What follows is a listing; give it again exactly, in its entirety.
## START
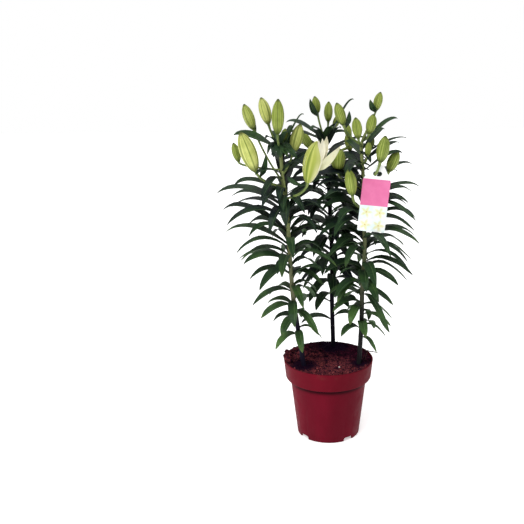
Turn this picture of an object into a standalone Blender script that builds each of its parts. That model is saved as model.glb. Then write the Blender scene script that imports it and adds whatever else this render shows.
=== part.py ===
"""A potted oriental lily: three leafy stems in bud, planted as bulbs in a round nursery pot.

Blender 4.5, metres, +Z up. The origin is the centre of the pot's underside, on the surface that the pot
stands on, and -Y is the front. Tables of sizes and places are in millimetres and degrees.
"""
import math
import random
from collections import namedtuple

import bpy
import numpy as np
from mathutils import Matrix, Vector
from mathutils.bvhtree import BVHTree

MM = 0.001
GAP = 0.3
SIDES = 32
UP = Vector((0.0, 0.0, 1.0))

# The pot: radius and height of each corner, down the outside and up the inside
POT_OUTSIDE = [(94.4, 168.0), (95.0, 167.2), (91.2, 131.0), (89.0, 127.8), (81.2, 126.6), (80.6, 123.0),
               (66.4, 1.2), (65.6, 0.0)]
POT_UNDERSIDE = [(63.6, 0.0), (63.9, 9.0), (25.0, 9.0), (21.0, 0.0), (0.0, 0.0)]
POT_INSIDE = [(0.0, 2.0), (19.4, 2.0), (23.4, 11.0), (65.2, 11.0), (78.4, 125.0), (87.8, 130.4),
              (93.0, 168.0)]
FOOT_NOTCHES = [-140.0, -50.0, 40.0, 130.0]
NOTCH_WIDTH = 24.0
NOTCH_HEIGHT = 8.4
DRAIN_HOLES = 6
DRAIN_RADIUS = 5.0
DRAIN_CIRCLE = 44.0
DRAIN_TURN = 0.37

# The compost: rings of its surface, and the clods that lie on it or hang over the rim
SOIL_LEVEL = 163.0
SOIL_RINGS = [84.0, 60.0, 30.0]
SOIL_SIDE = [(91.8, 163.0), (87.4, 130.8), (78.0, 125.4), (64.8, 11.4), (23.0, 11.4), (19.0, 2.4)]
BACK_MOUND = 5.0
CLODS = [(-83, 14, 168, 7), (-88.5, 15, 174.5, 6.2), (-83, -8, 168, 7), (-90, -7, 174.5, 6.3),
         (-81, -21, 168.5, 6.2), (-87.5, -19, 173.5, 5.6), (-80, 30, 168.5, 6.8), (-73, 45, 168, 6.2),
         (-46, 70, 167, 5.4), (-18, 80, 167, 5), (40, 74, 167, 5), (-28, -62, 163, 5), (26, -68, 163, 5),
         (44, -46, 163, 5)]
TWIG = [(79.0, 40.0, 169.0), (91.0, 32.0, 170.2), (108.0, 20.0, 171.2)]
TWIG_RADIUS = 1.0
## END
* [OUTPUT]:
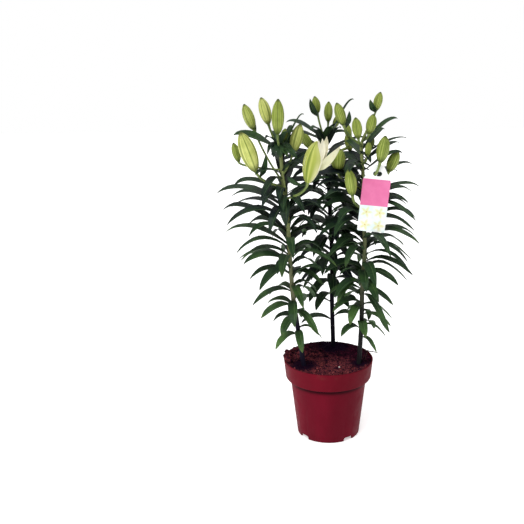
Turn this picture of an object into a standalone Blender script that builds each of its parts. That model is saved as model.glb. Then write the Blender scene script that imports it and adds whatever else this render shows.
=== part.py ===
"""A potted oriental lily: three leafy stems in bud, planted as bulbs in a round nursery pot.

Blender 4.5, metres, +Z up. The origin is the centre of the pot's underside, on the surface that the pot
stands on, and -Y is the front. Tables of sizes and places are in millimetres and degrees.
"""
import math
import random
from collections import namedtuple

import bpy
import numpy as np
from mathutils import Matrix, Vector
from mathutils.bvhtree import BVHTree

MM = 0.001
GAP = 0.3
SIDES = 32
UP = Vector((0.0, 0.0, 1.0))

# The pot: radius and height of each corner, down the outside and up the inside
POT_OUTSIDE = [(94.4, 168.0), (95.0, 167.2), (91.2, 131.0), (89.0, 127.8), (81.2, 126.6), (80.6, 123.0),
               (66.4, 1.2), (65.6, 0.0)]
POT_UNDERSIDE = [(63.6, 0.0), (63.9, 9.0), (25.0, 9.0), (21.0, 0.0), (0.0, 0.0)]
POT_INSIDE = [(0.0, 2.0), (19.4, 2.0), (23.4, 11.0), (65.2, 11.0), (78.4, 125.0), (87.8, 130.4),
              (93.0, 168.0)]
FOOT_NOTCHES = [-140.0, -50.0, 40.0, 130.0]
NOTCH_WIDTH = 24.0
NOTCH_HEIGHT = 8.4
DRAIN_HOLES = 6
DRAIN_RADIUS = 5.0
DRAIN_CIRCLE = 44.0
DRAIN_TURN = 0.37

# The compost: rings of its surface, and the clods that lie on it or hang over the rim
SOIL_LEVEL = 163.0
SOIL_RINGS = [84.0, 60.0, 30.0]
SOIL_SIDE = [(91.8, 163.0), (87.4, 130.8), (78.0, 125.4), (64.8, 11.4), (23.0, 11.4), (19.0, 2.4)]
BACK_MOUND = 5.0
CLODS = [(-83, 14, 168, 7), (-88.5, 15, 174.5, 6.2), (-83, -8, 168, 7), (-90, -7, 174.5, 6.3),
         (-81, -21, 168.5, 6.2), (-87.5, -19, 173.5, 5.6), (-80, 30, 168.5, 6.8), (-73, 45, 168, 6.2),
         (-46, 70, 167, 5.4), (-18, 80, 167, 5), (40, 74, 167, 5), (-28, -62, 163, 5), (26, -68, 163, 5),
         (44, -46, 163, 5)]
TWIG = [(79.0, 40.0, 169.0), (91.0, 32.0, 170.2), (108.0, 20.0, 171.2)]
TWIG_RADIUS = 1.0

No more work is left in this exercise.